筋肉疲労が継続すると筋肉が固く収縮し、「こり」となります。疲労物質が末梢神経を刺激して痛みが起こることもあります。
姿勢の悪さ、歯のかみ合わせ、目の疲れも原因に!
肩こり・腰痛対策は、まず原因を知って改善することが有効です。主な原因として考えられているのが悪い姿勢や運動不足。同じ姿勢を続けていると特定の場所に負担がかかり、たとえその負担が軽度でも、長時間持続すると筋肉の緊張が偏って起こり、肩こり・腰痛につながります。運動不足などによって、筋力が低下すると疲労物質が溜まりやすくなるため、肩こり・腰痛になりやすくなると考えられています。
また、なで肩・猫背・肥満など、骨格や体型も関与しています。たとえば、猫背になると重心が前に傾き、首や肩などの筋肉の緊張につながることで肩こりの原因となり、上半身のバランスを補正するため腰にも負荷がかかり、腰痛の原因にもなります。

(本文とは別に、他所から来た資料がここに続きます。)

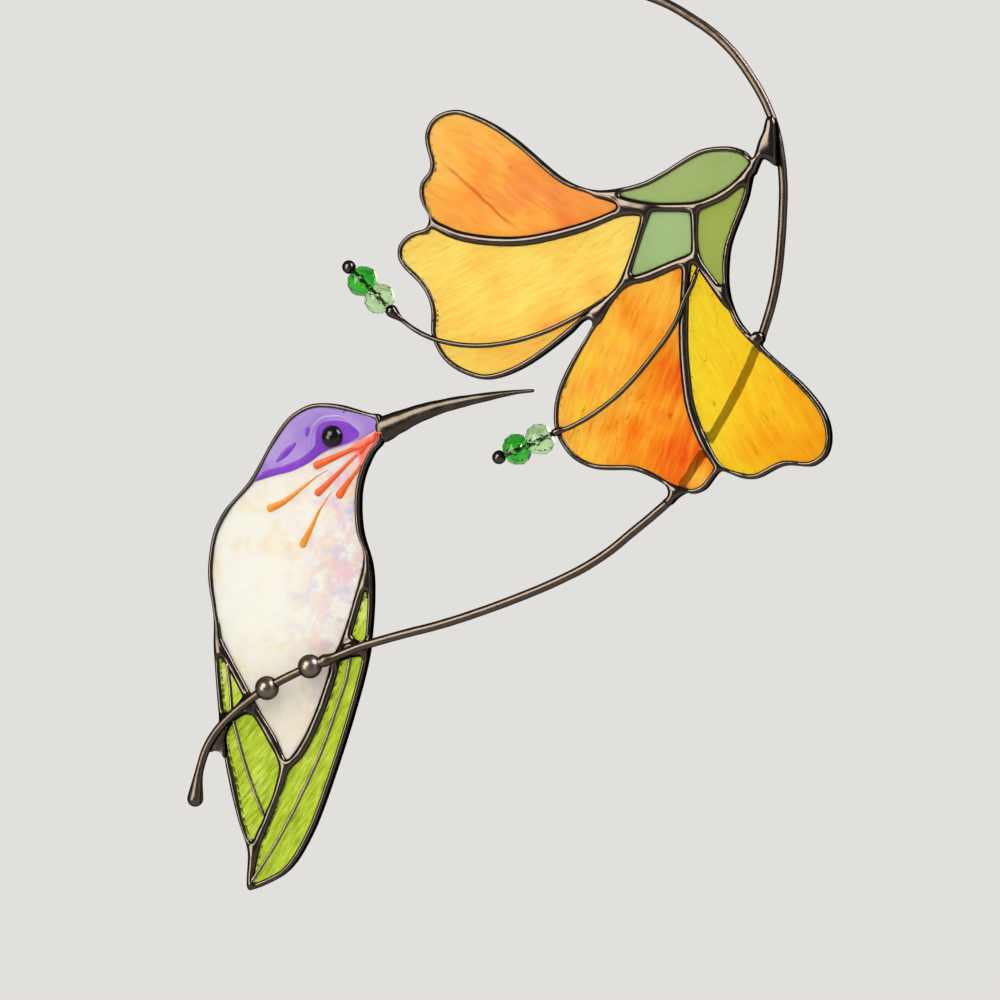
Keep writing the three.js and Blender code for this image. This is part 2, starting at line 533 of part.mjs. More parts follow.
// A stamen is one wire: a ball at its tip, two glass beads, a bulb of solder, and the length to the flower.
class Stamen {
  constructor({ ball, turn, bulbRadius, path }) {
    this.ball = vector(ball, STALK_Y);
    this.direction = vector(turn, STALK_Y).sub(this.ball).normalize();
    const first = BALL + GAP + RONDELLE.length / 2;
    this.beads = [first, first + RONDELLE.length + GAP];
    this.bulb = this.beads[1] + RONDELLE.length / 2 + GAP + 1.2;
    this.bulbRadius = bulbRadius;
    const straight = [0, this.bulb - 3, this.bulb - 1, this.bulb + 0.5].map((along) => this.at(along));
    this.curve = curveThrough([...straight.map(({ x, z }) => [x, z]), ...path], false, STALK_Y);
  }

  at(along) {
    return this.ball.clone().addScaledVector(this.direction, along);
  }

  // The wire and its bulb, or grown to cut room for them out of the flower.
  rings(growth = 0) {
    const bulb = [[-1.2, 0.55], [-1.05, 0.8], [-0.2, 1], [0.9, 0.85], [2.2, 0.55], [3.2, 0]]
      .map(([h, r]) => [h, Math.max(r * this.bulbRadius, STALK) + growth]);
    return swell(plainRings(this.curve.getLength(), STALK + growth, 5), this.bulb, bulb);
  }

  room() {
    return drawn(this.curve, this.rings(GAP), 8);
  }

  stalk() {
    return drawn(this.curve, swell(this.rings(), 0, ballProfile(BALL, STALK)), 8);
  }

  // A rondelle: two cones cut as facets, flat ends and a bore for the wire.
  bead(index) {
    const { radius, length } = RONDELLE;
    const bore = STALK + GAP + 0.1;
    const end = radius * 0.62;
    const half = length / 2;
    const profile = [[bore, -half], [end, -half], [radius, -half * 0.28], [radius, half * 0.28], [end, half],
      [bore, half], [bore, -half]];
    return turned(profile, 12, this.at(this.beads[index]), this.direction);
  }
}

// The beak tapers along its curve, and is flatter from front to back than it is high.
function beak(keepOff) {
  const curve = curveThrough(BEAK.path, false, BIRD_Y);
  const length = curve.getLength();
  const rings = Array.from({ length: BEAK.rings + 1 }, (_, i) => {
    const { x } = curve.getPointAt(i / BEAK.rings);
    const knot = Math.max(1, BEAK.path.findIndex((p) => p[0] >= x - 0.01));
    const t = (x - BEAK.path[knot - 1][0]) / (BEAK.path[knot][0] - BEAK.path[knot - 1][0]);
    const radius = THREE.MathUtils.lerp(BEAK.radii[knot - 1], BEAK.radii[knot], t);
    return { at: (length * i) / BEAK.rings, radius };
  });
  return drawn(curve, rings, 10, BEAK.flatten).subtract(keepOff);
}

// A stroke of enamel on the glass: a thin tail that swells to a round drop.
function stroke({ from, to, width }) {
  const face = BIRD_Y - GLASS / 2;
  const [a, b] = [vector(from, face), vector(to, face)];
  const length = a.distanceTo(b);
  const profile = STROKE_PROFILE.map(([r, h]) => [r * width, h * (length + width)]);
  return turned(profile, 8, a, b.sub(a).normalize(), STROKE_FLATTEN);
}

function eye() {
  const arc = Array.from({ length: 4 }, (_, i) => (i * Math.PI) / 8)
    .map((angle) => [EYE.radius * Math.cos(angle), EYE.height * Math.sin(angle)]);
  const profile = [[0, 0], ...arc, [0, EYE.height]].map(([r, h]) => new THREE.Vector2(r, h));
  const geometry = new THREE.LatheGeometry(profile, 14);
  geometry.rotateX(Math.PI);
  geometry.translate(EYE_AT[0], BIRD_Y - GLASS / 2 - GAP, EYE_AT[1]);
  return solidOf(geometry);
}

// Assembly.

const suncatcher = new THREE.Group();
const add = (name, solid, material) => suncatcher.add(meshOf(name, solid, material));

const flower = new Panel(FLOWER_RIM, FLOWER_SEAMS, FLOWER_PANES, FLOWER_Y);
const bird = new Panel(BIRD_RIM, BIRD_SEAMS, BIRD_PANES, BIRD_Y);
const twigRoom = drawn(TWIG_CURVE, twigRings(TWIG + GAP), 8);
const upper = new Stamen(UPPER_STAMEN);
const lower = new Stamen(LOWER_STAMEN);
const veinWire = (name, growth = 0) => {
  const curve = curveThrough(VEINS[name], false, VEIN_Y);
  return drawn(curve, plainRings(curve.getLength(), VEIN + growth, 7), 6);
};

const strokes = STROKES.map(stroke);
const birdBody = strokes.reduce((solid, drop) => solid.add(drop), bird.pane('bird_body'));
for (const name of Object.keys(FLOWER_PANES)) add(name, flower.pane(name), FINISHES[name]);
add('bird_body', birdBody, FINISHES.bird_body);
for (const name of Object.keys(BIRD_PANES).slice(1)) add(name, bird.pane(name), FINISHES[name]);

const flowerWeb = (loop) => slab(loop, WEB.flowerDepth, WEB.flowerY, WEB.bevel, WEB.bevel);
const flowerTies = [flowerWeb(STUB), flowerWeb(EXIT), blob(FLOWER_TACK, FLOWER_TACK_SIZE)];
const flowerSolder = flower.frame(flowerTies)
  .subtract(twigRoom)
  .subtract(upper.room())
  .subtract(lower.room());
add('flower_solder', flowerSolder, PATINA);

const { y: tackY, radius: tackRadius } = BIRD_TACK;
const birdTies = BIRD_TACKS.map(([x, z]) => blob([x, z, tackY], [tackRadius, tackRadius, tackRadius], 6));
birdTies.push(slab(CROOK, WEB.birdDepth, WEB.birdY, WEB.bevel, WEB.bevel));
const birdSolder = Object.keys(VEINS).reduce((solid, name) => solid.subtract(veinWire(name, GAP)),
  bird.frame(birdTies).subtract(twigRoom));
add('bird_solder', birdSolder, PATINA);

add('twig', twig(), COPPER_BROWN);
add('hanging_ring', hangingRing().subtract(twigRoom), COPPER_BROWN);
for (const [name, at] of Object.entries(FEET)) add(name, footBead(at), PATINA);
add('stamen_upper', upper.stalk(), PATINA);
add('stamen_lower', lower.stalk(), PATINA);
add('bead_upper_dark', upper.bead(0), DARK_BEAD);
add('bead_upper_pale', upper.bead(1), PALE_BEAD);
add('bead_lower_dark', lower.bead(0), DARK_BEAD);
add('bead_lower_pale', lower.bead(1), PALE_BEAD);
for (const name of Object.keys(VEINS)) add(name, veinWire(name), PATINA);
add('beak', beak(slab(grownLoop(thinnedLoop(bird.outline), GAP), FRAME + 2 * GAP, BIRD_Y)), PATINA);
add('eye', eye(), BLACK_GLASS);

suncatcher.position.set(-HANG.x, 0, -HANG.z);
export default suncatcher;
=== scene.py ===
"""A stained glass suncatcher: a hummingbird perched on a twig of wire, beside a trumpet flower.

Panes of hand-rolled glass are wrapped in foil and joined by beads of dark solder. Every piece is built on the
solid that stands for it: the outline of a pane, the seams between panes and the line of a wire are all taken
from the solids, smoothed, and given the fine shape that the solids leave out. Sizes in here are millimetres,
and the meshes are metres. X runs right, Y away from the viewer and Z up.
"""

import sys
import logging  # noqa: E402
import math  # noqa: E402
from dataclasses import dataclass, field  # noqa: E402
from enum import Enum  # noqa: E402

import bpy  # noqa: E402
import numpy as np  # noqa: E402
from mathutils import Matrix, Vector  # noqa: E402
from mathutils.geometry import delaunay_2d_cdt  # noqa: E402


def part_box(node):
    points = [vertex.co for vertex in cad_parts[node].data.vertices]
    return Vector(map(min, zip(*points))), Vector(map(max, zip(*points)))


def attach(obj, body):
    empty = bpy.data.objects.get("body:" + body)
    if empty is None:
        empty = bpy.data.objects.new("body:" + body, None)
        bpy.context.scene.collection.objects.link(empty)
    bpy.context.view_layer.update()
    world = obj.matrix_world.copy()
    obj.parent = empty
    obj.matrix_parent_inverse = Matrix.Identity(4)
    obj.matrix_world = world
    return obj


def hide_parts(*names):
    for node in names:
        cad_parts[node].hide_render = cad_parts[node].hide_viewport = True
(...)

さらに現代人に多いのは、歯のかみ合わせの悪さや目の疲れからくる肩こりです。目の疲れは交感神経を刺激して、筋肉を緊張させます。とくに目と首は近い位置にあるため、目が疲れると、その信号が目の神経を介して首周辺の筋肉を緊張させやすく、肩こりの原因になると考えられています。
ストレスと筋肉の緊張
ストレスと切り離せない生活を送っている現代人。このストレスも、肩こり・腰痛の原因の一つとして考えられています。
ストレスと筋肉の緊張には、自律神経が関係しています。自律神経とは内臓や血管、汗腺などを支配する神経で、交感神経と副交感神経の2つで構成されています。この2つの神経は正反対の作用をすることから、一方が働いていると、もう一方が沈静する仕組みになっています。
交感神経は動物が敵に襲われたり獲物に向かったりするときに働く神経。一方、副交感神経は休養してエネルギーを補給するときに働く神経です。
ストレスがかかると、交感神経が優位になります。すると、筋肉は緊張し血管が収縮し、肩こり・腰痛につながるのです。肩こり・腰痛を繰り返していると、それ自体がストレスとなり悪循環をもたらすと考えられています。
心と体は互いの働きに影響を及ぼし合っています。体を動かすと心が動き、心が動くと体も反応します。呼吸、筋肉、姿勢における相互作用を利用して、体をコントロールすることでストレスによる「こり」を予防、解消しましょう。